Instruction: Return, word for word, every line that follows.

:: Information supplied

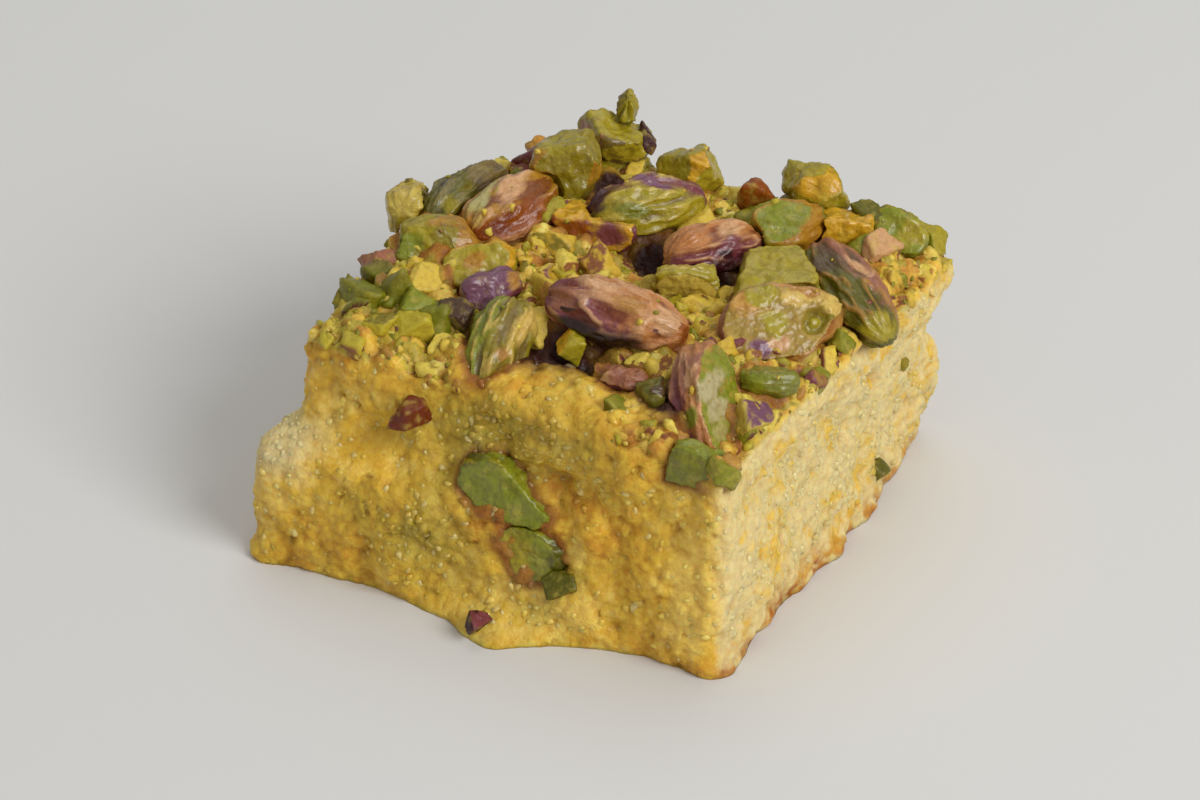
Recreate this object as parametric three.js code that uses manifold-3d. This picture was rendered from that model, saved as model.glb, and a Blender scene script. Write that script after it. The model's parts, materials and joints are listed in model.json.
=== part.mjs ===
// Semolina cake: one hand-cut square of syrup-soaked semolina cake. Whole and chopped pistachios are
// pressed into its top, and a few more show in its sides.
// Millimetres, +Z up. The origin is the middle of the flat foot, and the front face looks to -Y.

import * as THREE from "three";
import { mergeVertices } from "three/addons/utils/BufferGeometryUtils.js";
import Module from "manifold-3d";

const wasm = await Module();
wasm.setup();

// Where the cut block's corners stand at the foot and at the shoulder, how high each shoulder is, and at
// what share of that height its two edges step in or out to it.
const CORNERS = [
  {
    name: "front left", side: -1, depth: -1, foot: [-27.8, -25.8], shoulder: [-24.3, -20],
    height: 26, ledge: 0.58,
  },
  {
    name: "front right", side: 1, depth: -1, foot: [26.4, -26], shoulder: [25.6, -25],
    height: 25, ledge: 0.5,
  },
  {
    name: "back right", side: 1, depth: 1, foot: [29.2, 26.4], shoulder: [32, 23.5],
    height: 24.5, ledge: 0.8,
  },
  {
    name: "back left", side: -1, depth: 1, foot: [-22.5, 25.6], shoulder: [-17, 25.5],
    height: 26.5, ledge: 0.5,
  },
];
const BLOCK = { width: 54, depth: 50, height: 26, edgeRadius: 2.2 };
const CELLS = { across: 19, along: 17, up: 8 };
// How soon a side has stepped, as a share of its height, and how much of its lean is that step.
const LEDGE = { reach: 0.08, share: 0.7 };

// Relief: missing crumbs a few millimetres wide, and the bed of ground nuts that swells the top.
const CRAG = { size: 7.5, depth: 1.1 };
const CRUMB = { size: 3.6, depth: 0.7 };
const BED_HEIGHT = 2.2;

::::

Solution to the exercise:
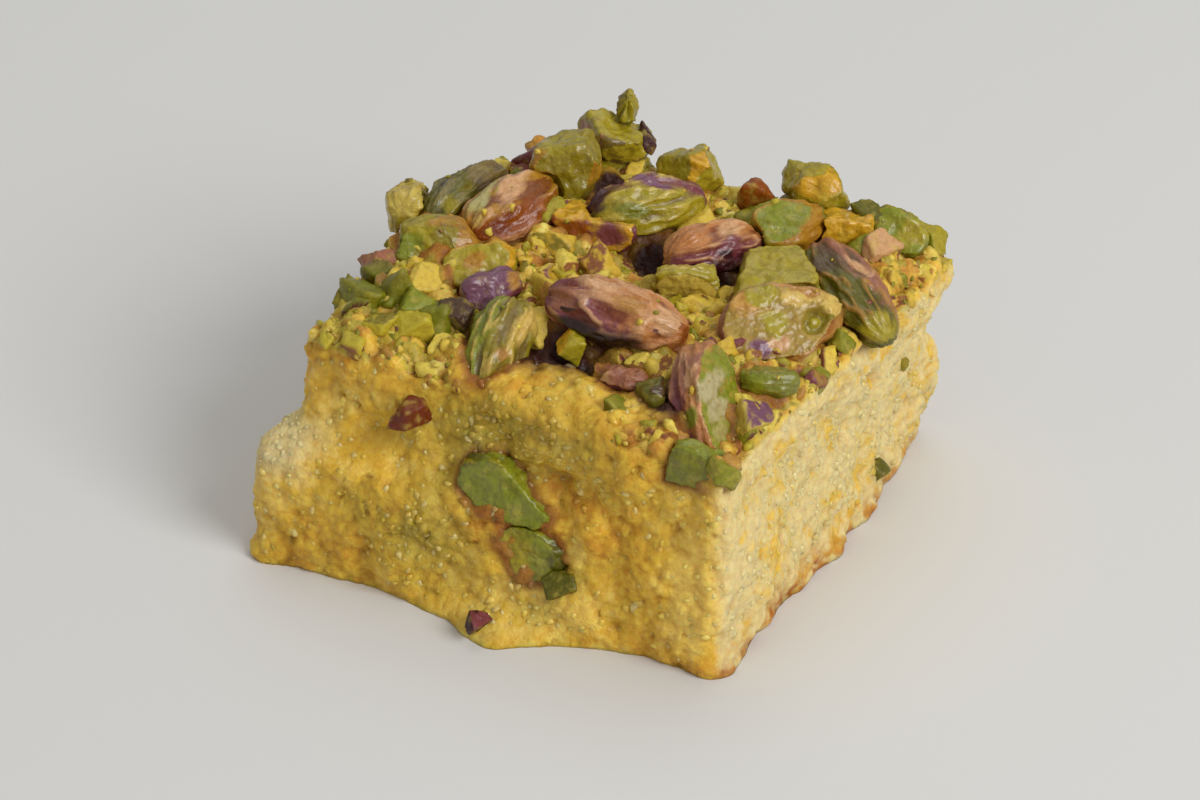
Recreate this object as parametric three.js code that uses manifold-3d. This picture was rendered from that model, saved as model.glb, and a Blender scene script. Write that script after it. The model's parts, materials and joints are listed in model.json.
=== part.mjs ===
// Semolina cake: one hand-cut square of syrup-soaked semolina cake. Whole and chopped pistachios are
// pressed into its top, and a few more show in its sides.
// Millimetres, +Z up. The origin is the middle of the flat foot, and the front face looks to -Y.

import * as THREE from "three";
import { mergeVertices } from "three/addons/utils/BufferGeometryUtils.js";
import Module from "manifold-3d";

const wasm = await Module();
wasm.setup();

// Where the cut block's corners stand at the foot and at the shoulder, how high each shoulder is, and at
// what share of that height its two edges step in or out to it.
const CORNERS = [
  {
    name: "front left", side: -1, depth: -1, foot: [-27.8, -25.8], shoulder: [-24.3, -20],
    height: 26, ledge: 0.58,
  },
  {
    name: "front right", side: 1, depth: -1, foot: [26.4, -26], shoulder: [25.6, -25],
    height: 25, ledge: 0.5,
  },
  {
    name: "back right", side: 1, depth: 1, foot: [29.2, 26.4], shoulder: [32, 23.5],
    height: 24.5, ledge: 0.8,
  },
  {
    name: "back left", side: -1, depth: 1, foot: [-22.5, 25.6], shoulder: [-17, 25.5],
    height: 26.5, ledge: 0.5,
  },
];
const BLOCK = { width: 54, depth: 50, height: 26, edgeRadius: 2.2 };
const CELLS = { across: 19, along: 17, up: 8 };
// How soon a side has stepped, as a share of its height, and how much of its lean is that step.
const LEDGE = { reach: 0.08, share: 0.7 };

// Relief: missing crumbs a few millimetres wide, and the bed of ground nuts that swells the top.
const CRAG = { size: 7.5, depth: 1.1 };
const CRUMB = { size: 3.6, depth: 0.7 };
const BED_HEIGHT = 2.2;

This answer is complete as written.